#### Task to complete
What is needed is an exact copy of the lines from the one containing "Write the FreeCAD" to the one containing "# A leg swings", both lines included, and no other lines.

#### Supplied entries
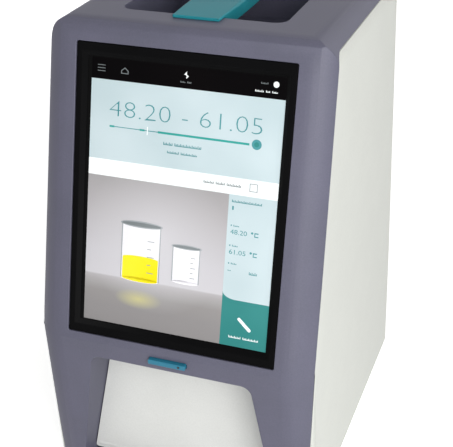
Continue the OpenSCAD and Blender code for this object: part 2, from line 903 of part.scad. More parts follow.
---
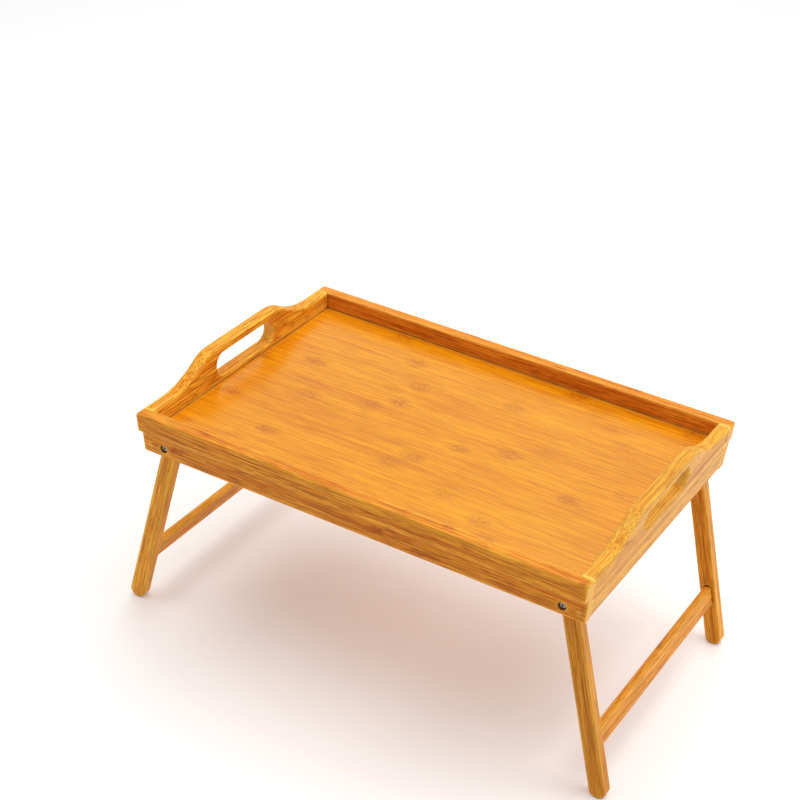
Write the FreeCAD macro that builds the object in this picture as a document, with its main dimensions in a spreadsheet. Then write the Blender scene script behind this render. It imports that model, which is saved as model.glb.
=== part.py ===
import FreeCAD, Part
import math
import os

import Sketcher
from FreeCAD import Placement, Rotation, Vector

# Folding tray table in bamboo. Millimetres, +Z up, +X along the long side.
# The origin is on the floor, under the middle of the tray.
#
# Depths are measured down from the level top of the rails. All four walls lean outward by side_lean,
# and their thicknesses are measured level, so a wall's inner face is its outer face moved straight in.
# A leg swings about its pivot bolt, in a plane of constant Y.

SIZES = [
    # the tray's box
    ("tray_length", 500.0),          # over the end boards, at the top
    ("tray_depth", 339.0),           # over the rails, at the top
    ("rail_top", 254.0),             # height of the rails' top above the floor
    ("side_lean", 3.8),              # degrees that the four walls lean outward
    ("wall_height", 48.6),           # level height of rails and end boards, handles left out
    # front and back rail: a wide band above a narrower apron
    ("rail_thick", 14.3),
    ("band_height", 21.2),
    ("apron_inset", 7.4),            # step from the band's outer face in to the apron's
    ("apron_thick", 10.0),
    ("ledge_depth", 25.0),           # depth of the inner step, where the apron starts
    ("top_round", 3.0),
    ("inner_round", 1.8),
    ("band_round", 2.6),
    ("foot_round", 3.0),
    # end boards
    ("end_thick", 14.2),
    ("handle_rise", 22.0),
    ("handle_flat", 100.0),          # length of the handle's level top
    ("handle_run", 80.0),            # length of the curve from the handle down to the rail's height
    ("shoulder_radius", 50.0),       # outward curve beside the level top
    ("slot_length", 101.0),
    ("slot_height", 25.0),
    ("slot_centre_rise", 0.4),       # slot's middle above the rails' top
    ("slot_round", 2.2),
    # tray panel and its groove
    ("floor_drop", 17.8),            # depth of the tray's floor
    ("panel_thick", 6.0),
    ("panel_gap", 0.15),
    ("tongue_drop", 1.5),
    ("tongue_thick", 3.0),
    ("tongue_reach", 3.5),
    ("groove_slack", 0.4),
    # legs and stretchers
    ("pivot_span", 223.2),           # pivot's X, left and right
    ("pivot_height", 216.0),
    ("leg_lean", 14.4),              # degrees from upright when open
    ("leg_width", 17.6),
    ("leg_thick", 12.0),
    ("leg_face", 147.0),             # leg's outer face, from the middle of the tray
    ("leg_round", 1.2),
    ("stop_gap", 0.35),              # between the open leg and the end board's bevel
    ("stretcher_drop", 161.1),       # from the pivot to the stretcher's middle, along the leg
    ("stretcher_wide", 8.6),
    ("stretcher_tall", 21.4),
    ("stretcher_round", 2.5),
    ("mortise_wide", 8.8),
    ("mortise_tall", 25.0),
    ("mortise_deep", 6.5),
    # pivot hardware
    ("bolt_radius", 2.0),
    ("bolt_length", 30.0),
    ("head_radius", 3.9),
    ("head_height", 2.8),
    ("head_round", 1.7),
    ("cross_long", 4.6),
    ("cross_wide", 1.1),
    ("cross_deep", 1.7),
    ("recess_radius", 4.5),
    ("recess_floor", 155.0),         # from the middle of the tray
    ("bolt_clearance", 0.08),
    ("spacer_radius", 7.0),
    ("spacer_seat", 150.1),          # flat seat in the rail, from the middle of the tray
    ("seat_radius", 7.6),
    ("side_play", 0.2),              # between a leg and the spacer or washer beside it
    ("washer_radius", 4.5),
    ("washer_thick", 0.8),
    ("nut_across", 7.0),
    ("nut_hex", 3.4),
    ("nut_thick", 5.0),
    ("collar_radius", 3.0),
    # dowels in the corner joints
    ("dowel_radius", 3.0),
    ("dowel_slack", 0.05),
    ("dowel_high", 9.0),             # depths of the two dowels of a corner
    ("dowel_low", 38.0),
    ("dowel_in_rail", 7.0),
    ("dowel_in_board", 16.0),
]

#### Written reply
Write the FreeCAD macro that builds the object in this picture as a document, with its main dimensions in a spreadsheet. Then write the Blender scene script behind this render. It imports that model, which is saved as model.glb.
=== part.py ===
import FreeCAD, Part
import math
import os

import Sketcher
from FreeCAD import Placement, Rotation, Vector

# Folding tray table in bamboo. Millimetres, +Z up, +X along the long side.
# The origin is on the floor, under the middle of the tray.
#
# Depths are measured down from the level top of the rails. All four walls lean outward by side_lean,
# and their thicknesses are measured level, so a wall's inner face is its outer face moved straight in.
# A leg swings about its pivot bolt, in a plane of constant Y.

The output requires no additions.